··· Records

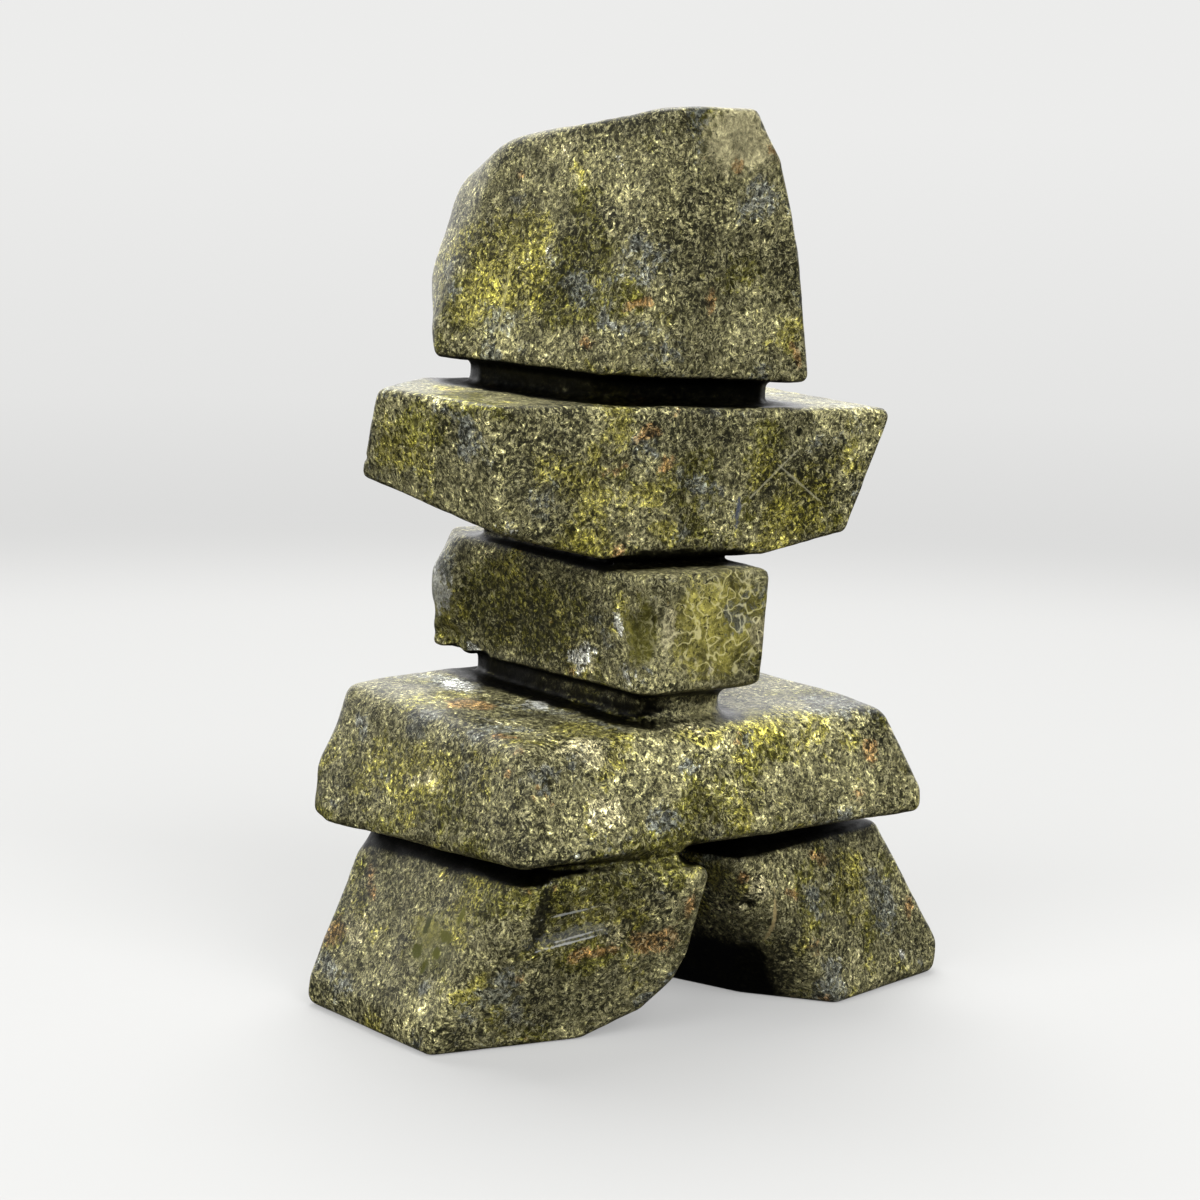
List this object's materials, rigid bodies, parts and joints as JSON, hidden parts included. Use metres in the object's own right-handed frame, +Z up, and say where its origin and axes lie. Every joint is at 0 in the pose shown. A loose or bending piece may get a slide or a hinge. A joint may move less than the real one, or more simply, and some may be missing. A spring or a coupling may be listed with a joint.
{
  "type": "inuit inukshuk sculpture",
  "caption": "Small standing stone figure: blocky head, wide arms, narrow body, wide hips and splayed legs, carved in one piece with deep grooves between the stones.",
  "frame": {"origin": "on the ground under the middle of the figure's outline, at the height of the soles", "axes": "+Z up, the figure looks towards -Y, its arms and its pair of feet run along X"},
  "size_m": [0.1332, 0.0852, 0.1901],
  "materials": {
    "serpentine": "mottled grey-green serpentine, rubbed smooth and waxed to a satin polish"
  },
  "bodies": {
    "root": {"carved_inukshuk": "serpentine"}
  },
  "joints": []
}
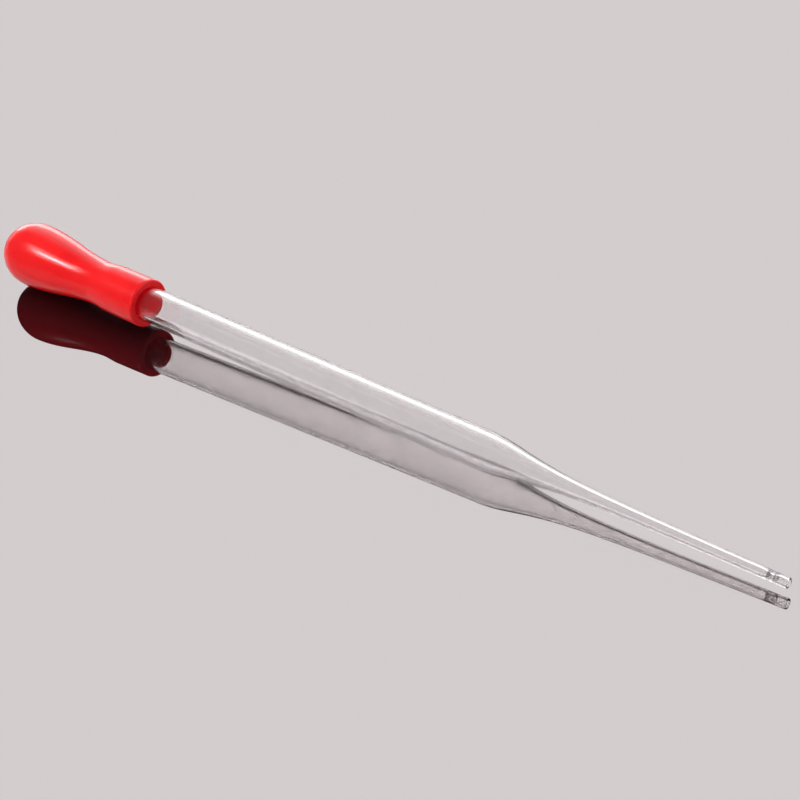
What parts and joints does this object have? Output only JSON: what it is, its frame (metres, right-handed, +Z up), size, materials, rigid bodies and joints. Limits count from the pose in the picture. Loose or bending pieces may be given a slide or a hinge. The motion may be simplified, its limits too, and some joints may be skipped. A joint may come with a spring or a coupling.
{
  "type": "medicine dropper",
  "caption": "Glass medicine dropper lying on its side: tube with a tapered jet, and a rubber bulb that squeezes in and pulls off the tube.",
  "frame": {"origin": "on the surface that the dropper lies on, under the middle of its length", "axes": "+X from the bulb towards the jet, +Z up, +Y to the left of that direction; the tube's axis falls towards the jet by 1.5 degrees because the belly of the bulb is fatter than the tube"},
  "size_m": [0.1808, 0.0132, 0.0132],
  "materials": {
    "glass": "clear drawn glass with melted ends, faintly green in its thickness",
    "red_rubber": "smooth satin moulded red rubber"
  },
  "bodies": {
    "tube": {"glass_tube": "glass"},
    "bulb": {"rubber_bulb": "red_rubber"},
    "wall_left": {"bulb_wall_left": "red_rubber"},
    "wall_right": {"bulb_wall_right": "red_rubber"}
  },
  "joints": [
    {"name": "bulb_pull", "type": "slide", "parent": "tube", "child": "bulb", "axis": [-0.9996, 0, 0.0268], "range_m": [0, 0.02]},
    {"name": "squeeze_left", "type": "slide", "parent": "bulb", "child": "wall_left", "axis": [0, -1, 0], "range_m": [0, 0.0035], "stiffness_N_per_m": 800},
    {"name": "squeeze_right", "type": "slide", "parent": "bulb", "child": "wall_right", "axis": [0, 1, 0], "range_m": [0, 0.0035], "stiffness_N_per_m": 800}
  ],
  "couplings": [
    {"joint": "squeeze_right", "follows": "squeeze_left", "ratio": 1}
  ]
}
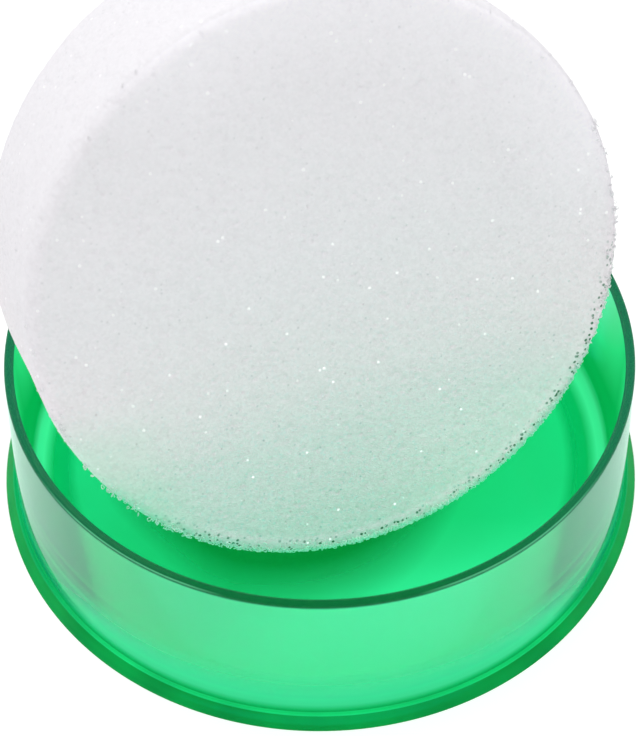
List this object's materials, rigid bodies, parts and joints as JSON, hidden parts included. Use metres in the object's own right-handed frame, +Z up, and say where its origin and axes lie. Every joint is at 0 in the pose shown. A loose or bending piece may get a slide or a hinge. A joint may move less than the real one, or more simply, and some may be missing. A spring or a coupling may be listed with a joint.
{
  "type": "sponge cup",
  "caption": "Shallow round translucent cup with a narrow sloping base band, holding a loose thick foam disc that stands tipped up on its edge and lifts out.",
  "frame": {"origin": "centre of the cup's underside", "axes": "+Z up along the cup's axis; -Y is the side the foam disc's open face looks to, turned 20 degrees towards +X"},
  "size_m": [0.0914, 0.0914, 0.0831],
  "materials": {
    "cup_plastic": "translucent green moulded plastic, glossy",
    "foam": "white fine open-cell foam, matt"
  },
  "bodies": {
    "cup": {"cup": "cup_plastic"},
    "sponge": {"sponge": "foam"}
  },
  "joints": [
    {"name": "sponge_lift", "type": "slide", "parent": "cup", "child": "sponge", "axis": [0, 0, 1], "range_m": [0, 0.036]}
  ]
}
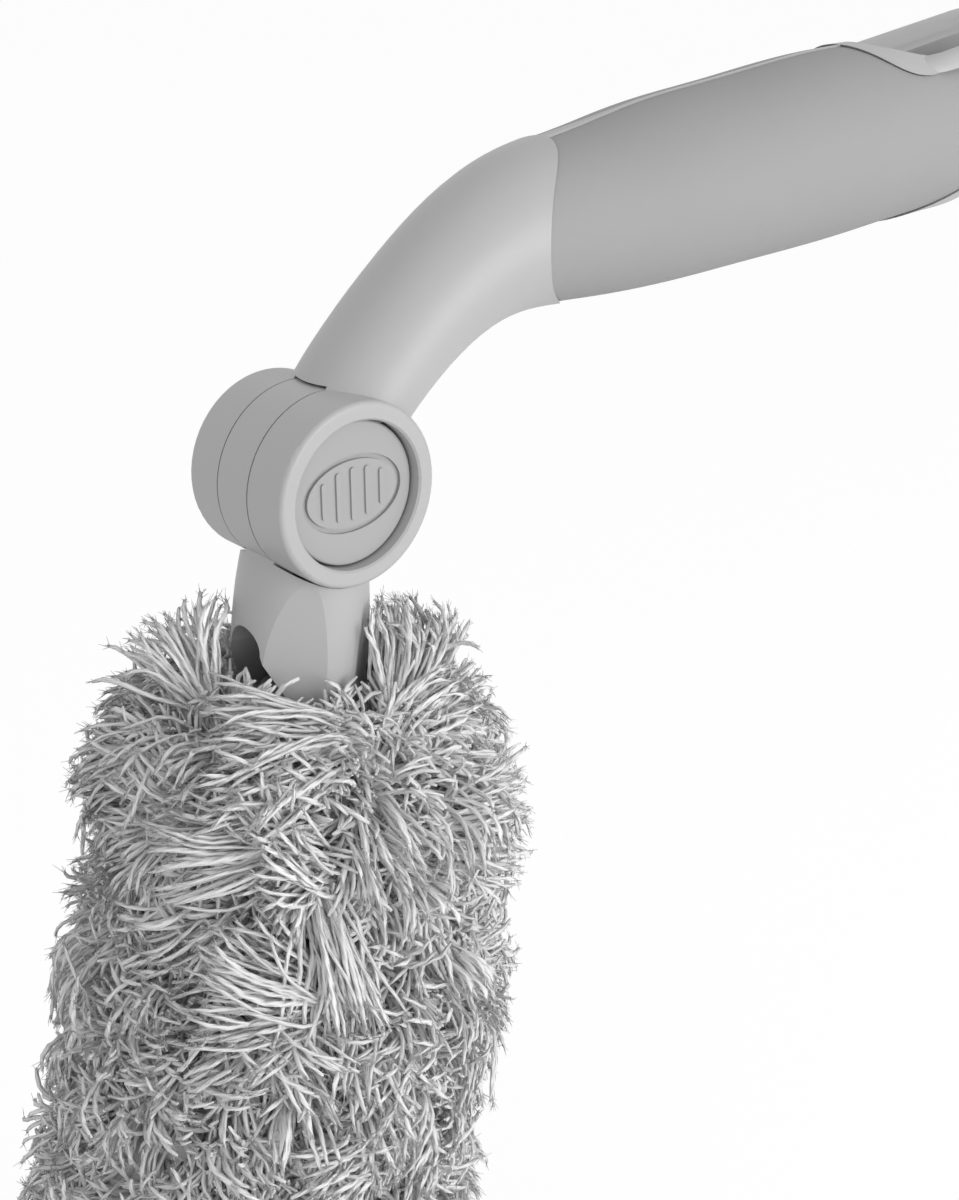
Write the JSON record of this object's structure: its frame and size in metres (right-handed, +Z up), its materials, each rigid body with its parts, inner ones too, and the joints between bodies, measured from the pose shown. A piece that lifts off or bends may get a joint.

······

State the number of lines in this listing that contain the string "body", and add nothing else.

2